En plus des chimpanzés, cette aire protégée abrite également des insectes, les reptiles, les amphibiens, les petits mammifères et les oiseaux. Côté flore, les espèces caractéristiques sont principalement des entandrophragma excelsum (umuyove), un arbre pouvant atteindre 65 m de hauteur et le zanthoxylum gilletti (intareyirungu), une plante médicinale très recherchée par les tradipraticiens.
La réserve de Kigwena n’est pas épargnée
Au sud du pays, on y trouve d’autres réserves forestières dont celle de Kigwena commune et province Rumonge. On y trouve des singes, des babouins, des oiseaux, des hippopotames, etc. Là aussi, le braconnage ne fléchit pas. « Tous les animaux tels que les babouins, les singes, les antilopes… sont visés. Les braconniers utilisent surtout des pièges à l’aide de fils métalliques ».

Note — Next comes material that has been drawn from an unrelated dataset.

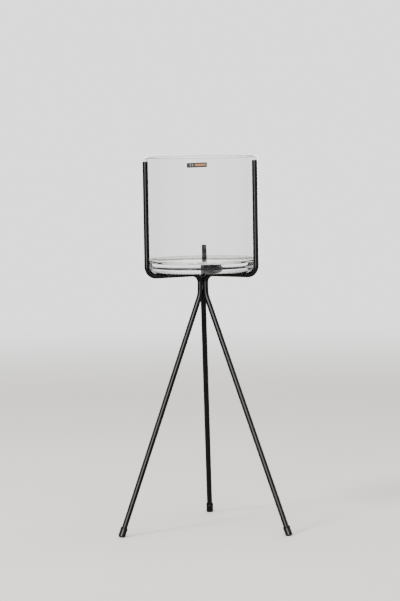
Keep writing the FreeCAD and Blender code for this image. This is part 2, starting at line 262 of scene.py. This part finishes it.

Selon Pascal Niyokindi, un éco-garde, quand un animal saute dessus, il se blesse ou se casse une jambe. Il dénonce aussi le comportement de certains chauffeurs empruntant la route Rumonge-Nyanza-Lac. Il donne l’exemple d’une voiture, jeudi 16 mai, qui a renversé un babouin et le chauffeur s’est sauvé. Et de demander que des pancartes soient installées à l’entrée et à la sortie des aires protégées. Et ce, pour rappeler les chauffeurs à l’ordre.
Emerance Nirera, porte-parole du ministre en charge de l’environnement, abonde dans le même sens. Elle appelle les chauffeurs à se conformer à la loi : « Nous demandons aux administratifs, aux forces de l’ordre et de sécurité de veiller à ce que les braconniers soient sérieusement punis.» Pour elle, de tels animaux présentent une richesse importante pour le pays.